__What to do__. Your task is to print all of the data word for word.

------------------------

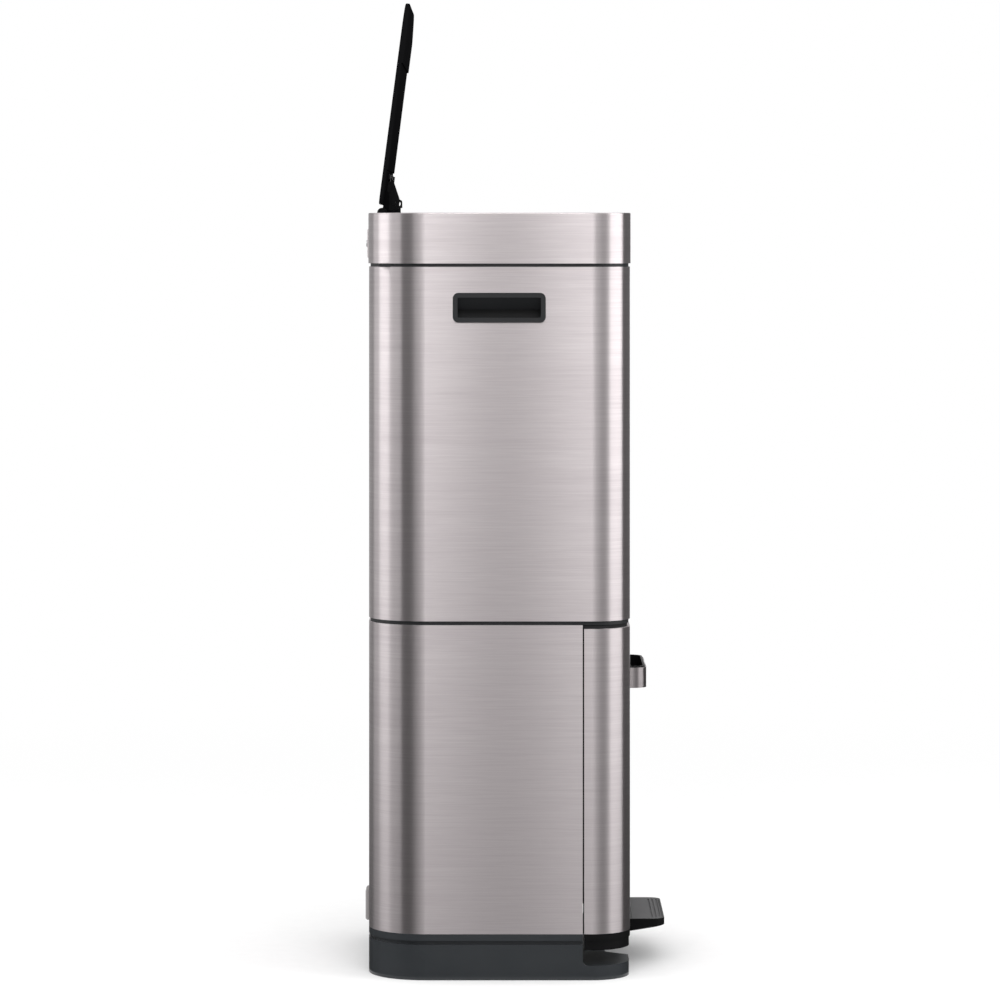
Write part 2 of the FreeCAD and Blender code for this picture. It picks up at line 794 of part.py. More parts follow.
def pedal_bracket():
    inner = arm_bar_width / 2 + ear_gap
    outer = inner + bracket_sheet
    z0, wide = floor_slab, axle_radius + 8
    foot = box(-outer - 14, outer + 14, axle_y - wide, axle_y + wide, z0, z0 + bracket_sheet)
    ear = prism_x([(axle_y - wide, z0), (axle_y + wide, z0), (axle_y + 7, axle_height + 5),
                   (axle_y - 7, axle_height + 5)], inner, outer)
    bracket = joined(foot, ear, mirrored(ear))
    return bracket.cut(rod_x(-far, far, axle_y, axle_height, axle_radius + pivot_gap))


def pedal_edges():
    y1 = front_y - pedal_start
    return y1 - pedal_length, y1


def pedal_plate():
    y0, y1 = pedal_edges()
    half, top = pedal_width / 2, pedal_top - pad_thickness
    plate = prism_x([(y0, pedal_top - pedal_tip_thickness), (y1, pedal_top - pedal_thickness),
                     (y1, top), (y0, top)], -half, half)
    plate = rounded(plate, pedal_corner, lambda e: upright(e) and e.CenterOfMass.y < y0 + 1)
    rim = plan_box(-half, half, y0, y1, top, pedal_top, pedal_corner, 0.5)
    rim = rim.cut(pad_outline(fit_gap, top - 1, pedal_top + 1))
    plate = joined(plate, rim)
    arm_half = arm_bar_width / 2 + 0.1
    arm_top = pedal_top - pad_thickness - thin_wall + 0.1
    front = y0 + pad_margin + thin_wall - 0.1
    return plate.cut(box(-arm_half, arm_half, front, y1 + 1, arm_top - arm_bar - 0.2, arm_top))


def pad_outline(extra, z0, z1):
    y0, y1 = pedal_edges()
    half = pedal_width / 2 - pad_margin + extra
    return plan_box(-half, half, y0 + pad_margin - extra, y1 - pad_margin + extra, z0, z1,
                    pedal_corner - pad_margin + extra, 1)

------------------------

__Response__.
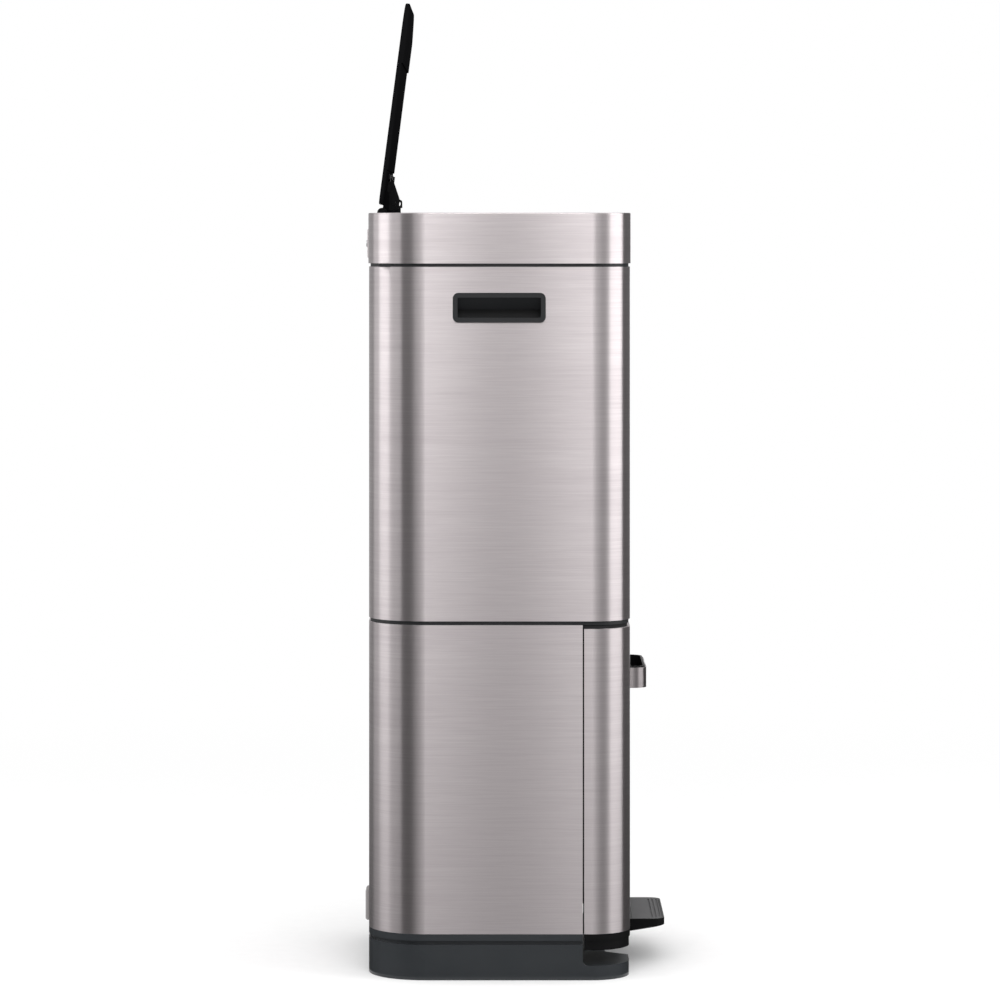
Write part 2 of the FreeCAD and Blender code for this picture. It picks up at line 794 of part.py. More parts follow.
def pedal_bracket():
    inner = arm_bar_width / 2 + ear_gap
    outer = inner + bracket_sheet
    z0, wide = floor_slab, axle_radius + 8
    foot = box(-outer - 14, outer + 14, axle_y - wide, axle_y + wide, z0, z0 + bracket_sheet)
    ear = prism_x([(axle_y - wide, z0), (axle_y + wide, z0), (axle_y + 7, axle_height + 5),
                   (axle_y - 7, axle_height + 5)], inner, outer)
    bracket = joined(foot, ear, mirrored(ear))
    return bracket.cut(rod_x(-far, far, axle_y, axle_height, axle_radius + pivot_gap))


def pedal_edges():
    y1 = front_y - pedal_start
    return y1 - pedal_length, y1


def pedal_plate():
    y0, y1 = pedal_edges()
    half, top = pedal_width / 2, pedal_top - pad_thickness
    plate = prism_x([(y0, pedal_top - pedal_tip_thickness), (y1, pedal_top - pedal_thickness),
                     (y1, top), (y0, top)], -half, half)
    plate = rounded(plate, pedal_corner, lambda e: upright(e) and e.CenterOfMass.y < y0 + 1)
    rim = plan_box(-half, half, y0, y1, top, pedal_top, pedal_corner, 0.5)
    rim = rim.cut(pad_outline(fit_gap, top - 1, pedal_top + 1))
    plate = joined(plate, rim)
    arm_half = arm_bar_width / 2 + 0.1
    arm_top = pedal_top - pad_thickness - thin_wall + 0.1
    front = y0 + pad_margin + thin_wall - 0.1
    return plate.cut(box(-arm_half, arm_half, front, y1 + 1, arm_top - arm_bar - 0.2, arm_top))


def pad_outline(extra, z0, z1):
    y0, y1 = pedal_edges()
    half = pedal_width / 2 - pad_margin + extra
    return plan_box(-half, half, y0 + pad_margin - extra, y1 - pad_margin + extra, z0, z1,
                    pedal_corner - pad_margin + extra, 1)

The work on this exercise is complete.